• **DIRECTIVE**
Only the lines from the start of the data through the one containing "self.tree = tree" belong in your answer; return them exactly.

• **PROVIDED MATERIAL**
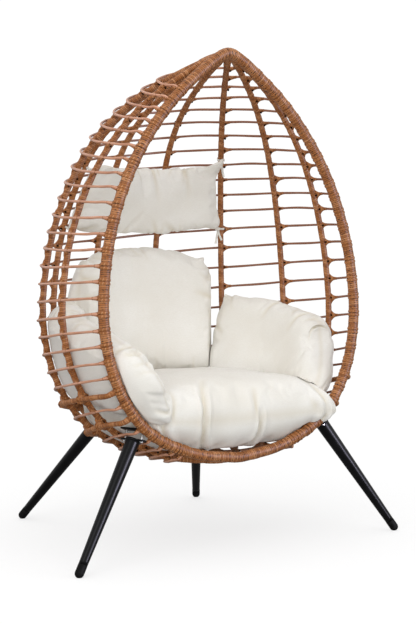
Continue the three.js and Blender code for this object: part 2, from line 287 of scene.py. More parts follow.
class Nodes:
    """Short names for the shader nodes used below."""

    def __init__(self, tree):
        self.tree = tree

    def plug(self, socket, value):
        if isinstance(value, bpy.types.NodeSocket):
            self.tree.links.new(value, socket)
        else:
            socket.default_value = value

    def add(self, kind, inputs=None, **settings):
        """Adds a node with the given inputs, by number or name, and gives its outputs."""
        node = self.tree.nodes.new(f"ShaderNode{kind}")
        for name, value in settings.items():
            setattr(node, name, value)
        for key, value in (inputs or {}).items():
            self.plug(node.inputs[key], value)
        return node.outputs

    def coords(self):
        return self.add("TexCoord")["Object"]

    def uv(self):
        return self.add("UVMap", uv_map="wrap")[0]

    def attribute(self, name):
        return self.add("Attribute", attribute_name=name)["Fac"]

    def seen(self):
        """1 for what the camera sees straight, 0 for what it sees by way of other surfaces."""
        return self.add("LightPath")["Is Camera Ray"]

    def split(self, vector):
        return self.add("SeparateXYZ", {0: vector})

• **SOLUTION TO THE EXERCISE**
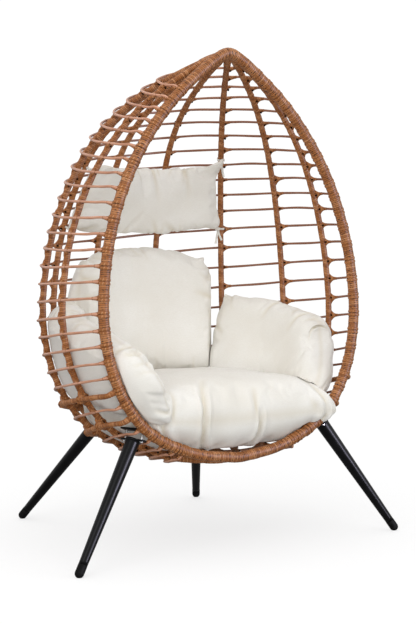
Continue the three.js and Blender code for this object: part 2, from line 287 of scene.py. More parts follow.
class Nodes:
    """Short names for the shader nodes used below."""

    def __init__(self, tree):
        self.tree = tree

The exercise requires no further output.